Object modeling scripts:
━━━━━━━━━━━━━━━━━━━━━━━━━━━━━━
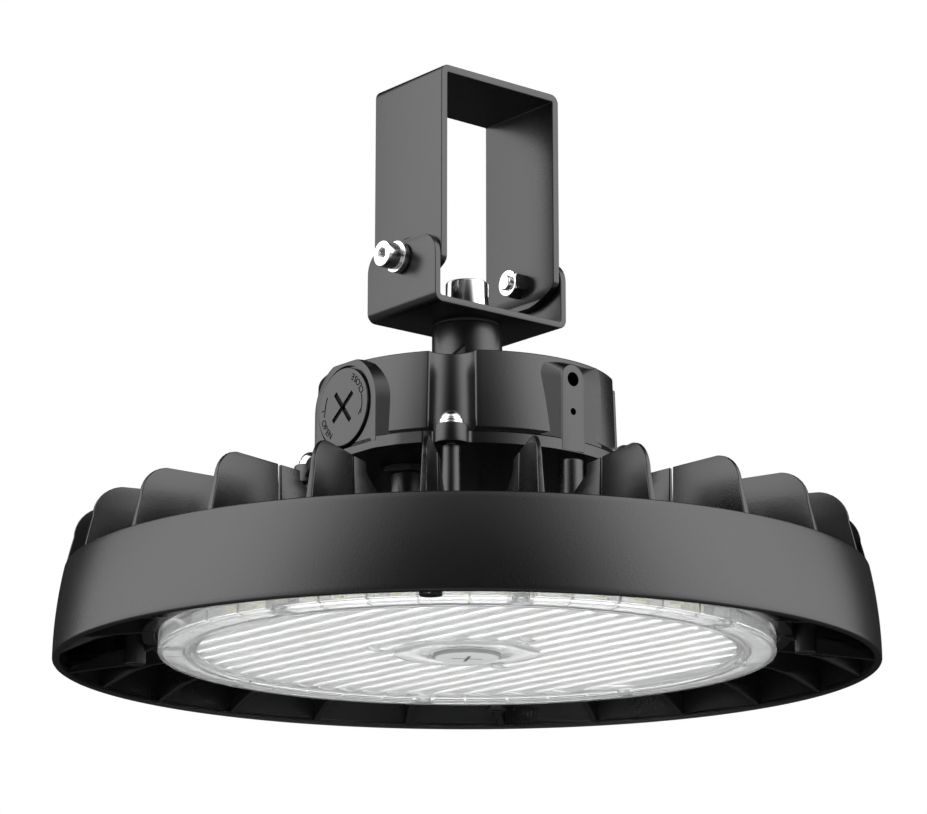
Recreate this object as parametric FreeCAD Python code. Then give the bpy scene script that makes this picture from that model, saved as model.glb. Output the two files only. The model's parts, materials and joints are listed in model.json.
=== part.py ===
import FreeCAD, Part
import math
import os

# A round high bay light on a tilting yoke.
# Z is the light's axis and points up, X is the axis of the yoke's two pivot bolts, and the origin
# is the centre of the shroud's bottom rim. All sizes are in millimetres.

# Shroud ring
rim_radius = 201.0
shroud_curve = 215.0
shroud_height = 44.8
shroud_wall = 2.4
rim_bead = 3.6
rim_bead_height = 3.0

# Fins
fin_count = 24
fin_tip_thickness = 1.8
fin_root_thickness = 3.1
fin_top = 74.0
fin_corner = 15.5
fin_setback = 0.4
fin_underside = 13.6
slot_radius = 148.0
slot_width = 2.0
inner_fin_depth = 15.0
inner_fin_drop = 4.7
inner_fin_foot = 86.0
inner_fin_foot_height = 46.0

# Accessory posts under the ring
quarter = 4
post_reach = 164.6
post_radius = 5.3
post_bottom = 4.7
post_top = 42.0
post_hole_radius = 2.5
post_hole_depth = 14.0
first_post_angle = 45.0

# Heat sink plate and what stands on it
plate_rim = 4.0
plate_bottom = 15.5
plate_thickness = 5.0
hub_radius = 24.0
hub_height = 20.0
hub_roof = 4.0
sensor_wire_radius = 10.0
wire_turret_x = -38.0
wire_turret_radius = 13.0
wire_turret_top = 80.0
turret_spigot_radius = 8.0
post_spigot_radius = 3.0
spigot_depth = 4.0
nipple_radius = 8.0
nipple_bore = 5.0
nipple_flat = 24.0
nipple_flange = 2.5
nipple_depth = 10.0
nipple_nut_height = 4.5
nipple_seal_radius = 11.5
nipple_seal_thickness = 1.0

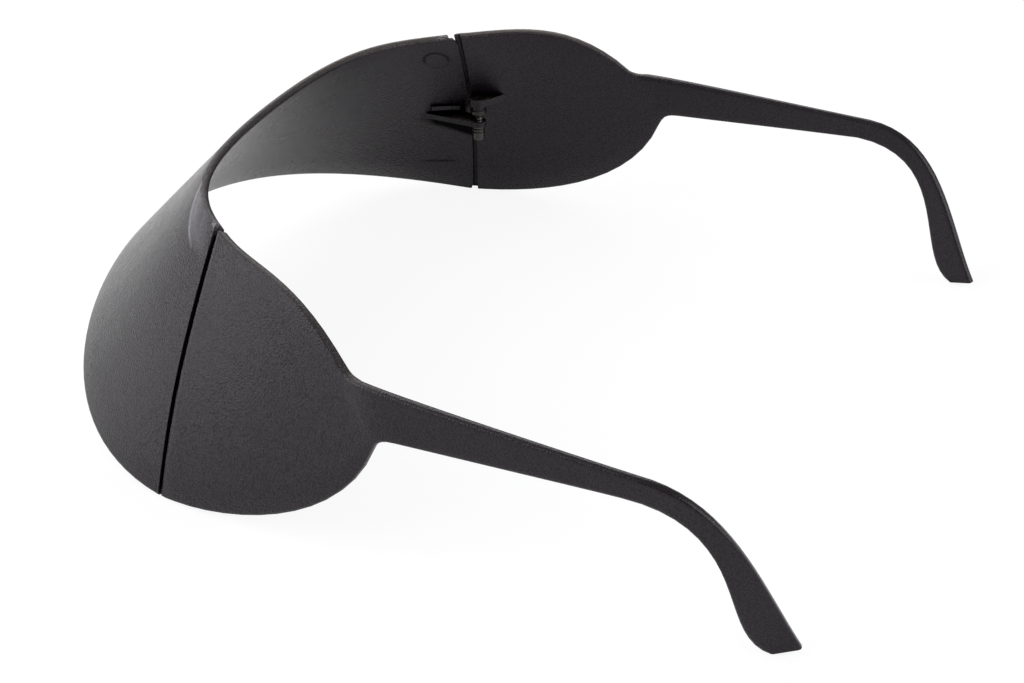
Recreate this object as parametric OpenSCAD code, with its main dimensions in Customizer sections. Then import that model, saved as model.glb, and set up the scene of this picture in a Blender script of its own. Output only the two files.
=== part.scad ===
// Flight training view limiter: a wraparound shield that hides the windows and leaves the
// instruments in sight. One moulded front, and two side shields that each carry a temple
// and an ear hook and fold inwards on a small screw hinge.
// Millimetres. X is across the face, the wearer's left is +X, the front faces -Y, Z is up.
// The part stands as it does on a table, and Z = 0 is that table.

/* [Front shield] */
// Thickness of the moulded wall
wall = 1.8; // [1.5:0.1:2.2]
// Radius on the moulded edges
edge_r = 0.5; // [0.3:0.1:0.6]
// Height of the upper edge at the seams
shield_h = 49; // [46:0.5:54]
// Rise of the upper edge at the middle
crown = 1.4; // [0:0.1:3]
// Height of the arch in the lower edge at the middle
arch_h = 17.5; // [12:0.5:22]
// Reach of the upper edge ahead of the seams at the middle
upper_reach = 12; // [11:0.2:20]
// Reach of the lower edge ahead of the seams at the middle
lower_reach = 43.8; // [40:0.2:52]
// Half the width between the seams along the upper edge
seam_top_x = 51.8; // [50:0.2:54]
// Half the width between the seams along the lower edge
seam_low_x = 73; // [71:0.5:75]
// Bow of the wall's section at the middle, from 0 for a straight one to 1
middle_bow = 0.04; // [0:0.02:0.5]

/* [Seams] */
// Gap that each seam shows outside at the upper edge
gap_top = 1.5; // [1.3:0.1:1.8]
// Gap that each seam shows outside at the lower edge
gap_low = 0.5; // [0.4:0.1:0.8]
// Gap that each seam shows inside
gap_inside = 1.1; // [1:0.1:1.3]
// How far the front's lip reaches in under the leaf's lip at the upper edge
lap_top = 0.2; // [0.1:0.05:0.3]
// How far it reaches in under the leaf's lip at the lower edge
lap_low = 0.3; // [0.2:0.05:0.4]
// Distance between the two lips, through the wall
lip_play = 0.24; // [0.2:0.02:0.3]
// Depth of the rounding on the outer corner of the leaf's lip
lip_round = 0.4; // [0.2:0.05:0.5]
// Length of that rounding
lip_round_len = 0.7; // [0.4:0.05:0.8]
// How far the top of each seam stands behind its foot
seam_rake = 4.9; // [3.5:0.1:6.5]

/* [Side shields] */
// Length of the leaf from the seam to the temple
leaf_len = 47.6; // [42:0.2:54]
// Half the width across the temples
temple_x = 76; // [74:0.5:79]
// Height of the temple's upper edge where it leaves the leaf
temple_z = 37.4; // [35:0.2:41]
// Width of the temple where it leaves the leaf
temple_root_w = 9.5; // [8:0.1:12]
// Width of the temple where it meets the ear hook
temple_end_w = 4.6; // [4:0.1:6.5]
// Fall of the temple's upper edge along its length
temple_fall = 3.6; // [2:0.2:5]

/* [Ear hooks] */
// Distance from the seams to the bend of the ear hook
bend_y = 98; // [90:0.5:104]
// Distance from the seams to the back of the tip
tip_y = 126.8; // [118:0.2:132]
// Width of the tip
tip_w = 6.2; // [4.5:0.1:7]
// How far the tip leans in from the temple
tip_lean = 6; // [3:0.5:9]

/* [Hinges] */
// Half the distance between the hinge axes
axis_x = 60.9; // [60:0.1:61.8]
// Distance of the hinge axes behind the seams
axis_y = 7.6; // [7.4:0.1:7.9]
// Diameter of the hinge screw
screw_d = 2; // [1.6:0.1:2.2]
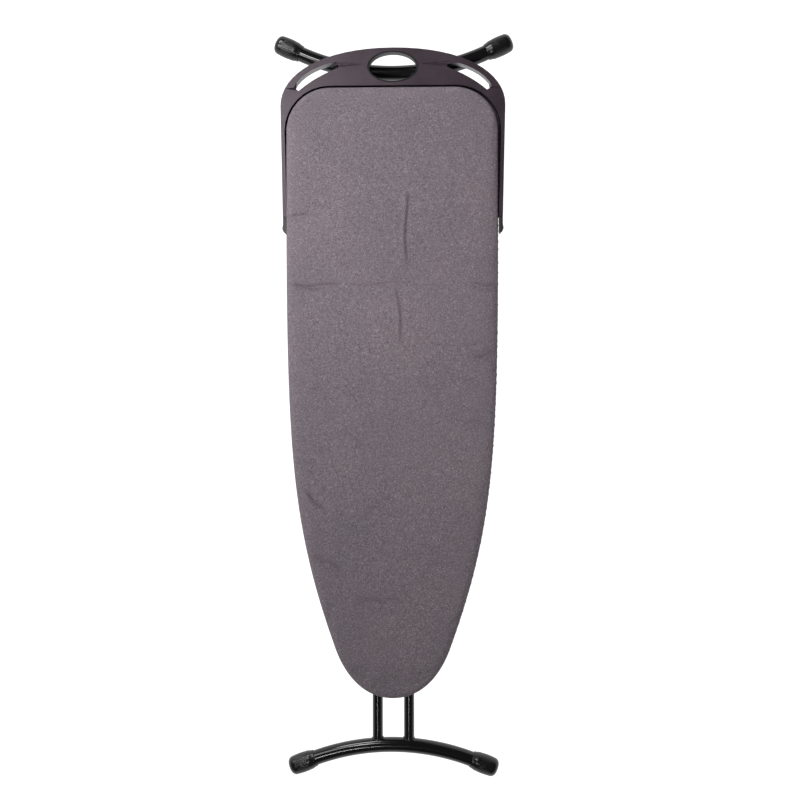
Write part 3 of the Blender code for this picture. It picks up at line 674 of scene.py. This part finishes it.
def gathers(outline_place):
    """The height of the elastic's gathers at places round the outline, from -1 to 1."""
    turns = outline_place * PERIMETER
    first = np.sin(TAU * turns / 0.0127 + 1.9 * np.sin(TAU * turns / 0.089))
    second = np.sin(TAU * turns / 0.0213 + 1.3 * np.sin(TAU * turns / 0.151))
    return 0.62 * first + 0.38 * second


def finish_cover(obj):
    """Adds the folds, the waves and the hem's gathers to the puffed cover, and stores the painted shade for
    the folds' grooves.
    """
    count = len(obj.data.vertices)
    points = np.empty(count * 3)
    obj.data.vertices.foreach_get("co", points)
    points = points.reshape(-1, 3)
    normals = np.empty(count * 3)
    obj.data.vertices.foreach_get("normal", normals)
    normals = normals.reshape(-1, 3)
    y = points[:, 1] - NOSE_Y
    flat = np.column_stack([points[:, 0] - seat(points[:, 0], y), y])
    on_top = np.clip((points[:, 2] - (COVER_HIGH[2] - 0.008)) / 0.005, 0, 1)
    folds, shade = fold_height(flat)
    lift = on_top * (folds + soft_waves(flat))
    # Painted shade: how far each point on the top is darkened in the folds' grooves, read by the fabric
    # material.
    painted_fold_shade = obj.data.attributes.new("fold_shade", "FLOAT", "POINT")
    painted_fold_shade.data.foreach_set("value", shade * on_top)
    low = np.clip((COVER_HIGH[2] - 0.012 - points[:, 2]) / 0.016, 0, 1)
    nearest = nearest_place(flat)
    pleats = gathers(nearest) * low**1.5
    fullness = (GATHER_REST - gathers(nearest)) * low**1.5
    inside = np.clip((inset_of(flat, nearest) - 0.004) / 0.012, 0, 1)
    points += normals * lift[:, None]
    points += normals * (GATHER_HEIGHT * fullness * (1 - inside))[:, None]
    points[:, 2] -= 0.0016 * (pleats + 0.6) * inside
    obj.data.vertices.foreach_set("co", points.ravel())
    obj.data.update()


NEAREST_BATCH = 4000


def nearest_place(flat):
    """For each (x, along) point, the place round the outline that is nearest, from 0 to 1."""
    place = np.zeros(len(flat))
    for start in range(0, len(flat), NEAREST_BATCH):
        part = flat[start : start + NEAREST_BATCH]
        distance = ((part[:, None, :] - OUTLINE[None, :, :]) ** 2).sum(axis=2)
        index = distance.argmin(axis=1)
        after = (index + 1) % COVER_POINTS
        run = OUTLINE[after] - OUTLINE[index]
        share = ((part - OUTLINE[index]) * run).sum(axis=1) / (run**2).sum(axis=1)
        place[start : start + NEAREST_BATCH] = (index + share) / COVER_POINTS
    return place


def inset_of(flat, place):
    """How far inside the outline each point lies."""
    where = (place * COVER_POINTS) % COVER_POINTS
    index = where.astype(int) % COVER_POINTS
    offset = flat - OUTLINE[index]
    return (offset * INWARD[index]).sum(axis=1)


def make_cover():
    """The fabric: puffed over its pad, rolled round the rim and gathered into a hem under it."""
    rings = cover_rings(COVER_HIGH[2] - 0.0012)
    closing = []
    hem = rings[-1]
    middle = spine(OUTLINE)
    for t in (0.25, 0.5, 0.75, 1.0):
        flat = hem[:, :2] + (middle - hem[:, :2]) * t
        closing.append(np.column_stack([flat, hem[:, 2]]))
    points = to_world(np.concatenate(rings + closing))
    rows = len(rings) + len(closing)
    faces = grid_faces(rows, COVER_POINTS, close_columns=True)
    data = mesh_from("cover_cloth", points, faces, merge=MERGE)
    obj = new_object("cover_cloth", data, "fabric", "board")
    low = COVER_LOW[2] + 0.001
    pinned = [v.index for v in data.vertices if v.co.z < low]
    run_cloth(obj, pinned, 4.0, CLOTH_CAP, COVER_HIGH[2] - 0.0070)
    open_underside(obj, hem)
    fine = obj.modifiers.new("fine", "SUBSURF")
    fine.levels = 1
    fine.render_levels = 1
    apply_modifiers(obj)
    finish_cover(obj)
    thick = obj.modifiers.new("thick", "SOLIDIFY")
    thick.thickness = 0.0009
    thick.offset = -1.0
    obj.data.shade_smooth()
    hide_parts("cover")
    return obj


def open_underside(obj, hem):
    """Removes the faces that only closed the cover for the simulation."""
    shape = bmesh.new()
    shape.from_mesh(obj.data)
    low = COVER_LOW[2] + 0.001
    middles = np.array([tuple(f.calc_center_median()) for f in shape.faces])
    y = middles[:, 1] - NOSE_Y
    flat = np.column_stack([middles[:, 0] - seat(middles[:, 0], y), y])
    inset = inset_of(flat, nearest_place(flat))
    extra = [
        f for f, depth in zip(shape.faces, inset)
        if max(v.co.z for v in f.verts) < low and depth > HEM_REACH + 0.003
    ]
    bmesh.ops.delete(shape, geom=extra, context="FACES")
    bmesh.ops.recalc_face_normals(shape, faces=shape.faces)
    up = sum(f.normal.z * f.calc_area() for f in shape.faces)
    if up < 0:
        bmesh.ops.reverse_faces(shape, faces=shape.faces)
    shape.to_mesh(obj.data)
    shape.free()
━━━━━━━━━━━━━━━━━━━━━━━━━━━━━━
Your instructions. Your output must be the lines of the material above, from the first through the line that contains "is that table.", copied exactly. Include both endpoints and nothing else.

Expected answer.
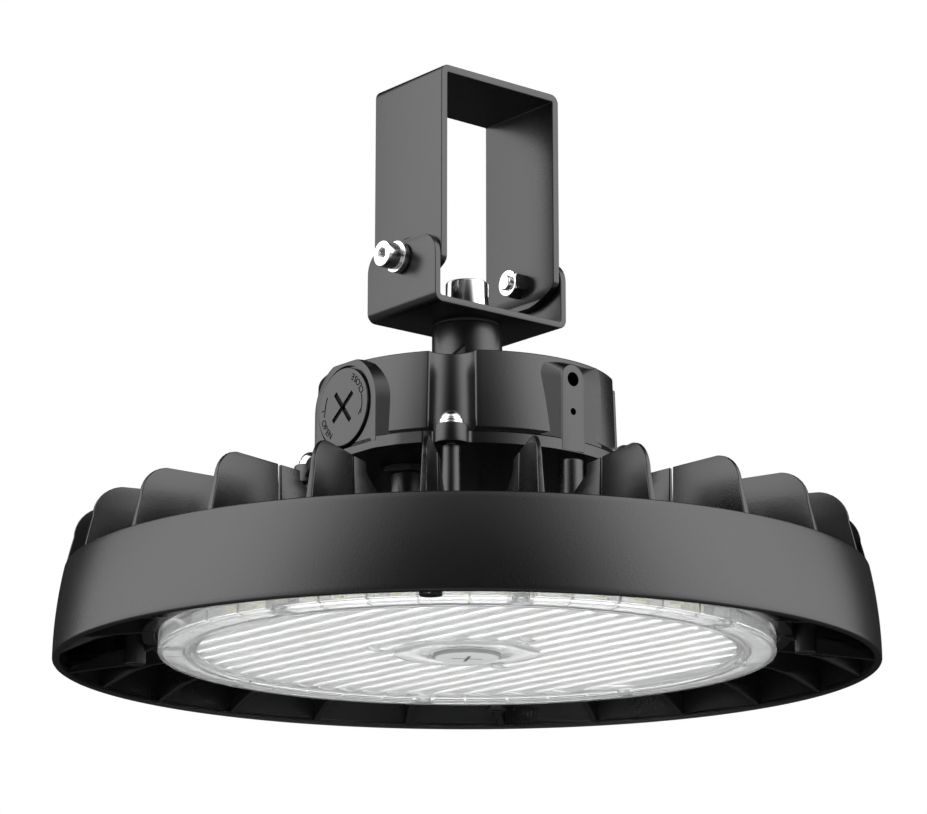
Recreate this object as parametric FreeCAD Python code. Then give the bpy scene script that makes this picture from that model, saved as model.glb. Output the two files only. The model's parts, materials and joints are listed in model.json.
=== part.py ===
import FreeCAD, Part
import math
import os

# A round high bay light on a tilting yoke.
# Z is the light's axis and points up, X is the axis of the yoke's two pivot bolts, and the origin
# is the centre of the shroud's bottom rim. All sizes are in millimetres.

# Shroud ring
rim_radius = 201.0
shroud_curve = 215.0
shroud_height = 44.8
shroud_wall = 2.4
rim_bead = 3.6
rim_bead_height = 3.0

# Fins
fin_count = 24
fin_tip_thickness = 1.8
fin_root_thickness = 3.1
fin_top = 74.0
fin_corner = 15.5
fin_setback = 0.4
fin_underside = 13.6
slot_radius = 148.0
slot_width = 2.0
inner_fin_depth = 15.0
inner_fin_drop = 4.7
inner_fin_foot = 86.0
inner_fin_foot_height = 46.0

# Accessory posts under the ring
quarter = 4
post_reach = 164.6
post_radius = 5.3
post_bottom = 4.7
post_top = 42.0
post_hole_radius = 2.5
post_hole_depth = 14.0
first_post_angle = 45.0

# Heat sink plate and what stands on it
plate_rim = 4.0
plate_bottom = 15.5
plate_thickness = 5.0
hub_radius = 24.0
hub_height = 20.0
hub_roof = 4.0
sensor_wire_radius = 10.0
wire_turret_x = -38.0
wire_turret_radius = 13.0
wire_turret_top = 80.0
turret_spigot_radius = 8.0
post_spigot_radius = 3.0
spigot_depth = 4.0
nipple_radius = 8.0
nipple_bore = 5.0
nipple_flat = 24.0
nipple_flange = 2.5
nipple_depth = 10.0
nipple_nut_height = 4.5
nipple_seal_radius = 11.5
nipple_seal_thickness = 1.0

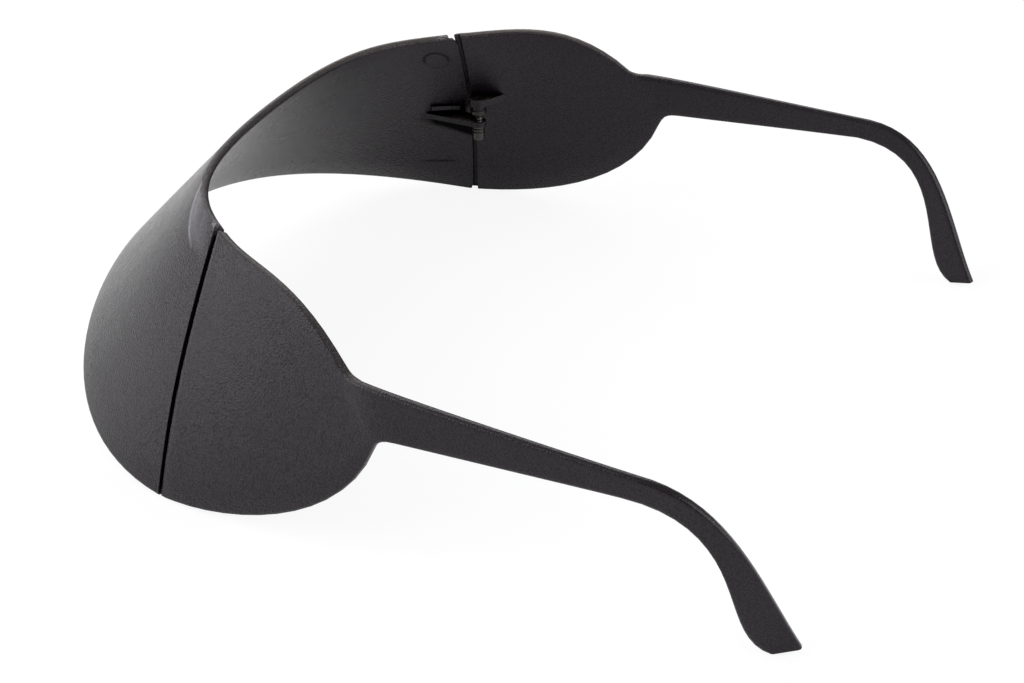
Recreate this object as parametric OpenSCAD code, with its main dimensions in Customizer sections. Then import that model, saved as model.glb, and set up the scene of this picture in a Blender script of its own. Output only the two files.
=== part.scad ===
// Flight training view limiter: a wraparound shield that hides the windows and leaves the
// instruments in sight. One moulded front, and two side shields that each carry a temple
// and an ear hook and fold inwards on a small screw hinge.
// Millimetres. X is across the face, the wearer's left is +X, the front faces -Y, Z is up.
// The part stands as it does on a table, and Z = 0 is that table.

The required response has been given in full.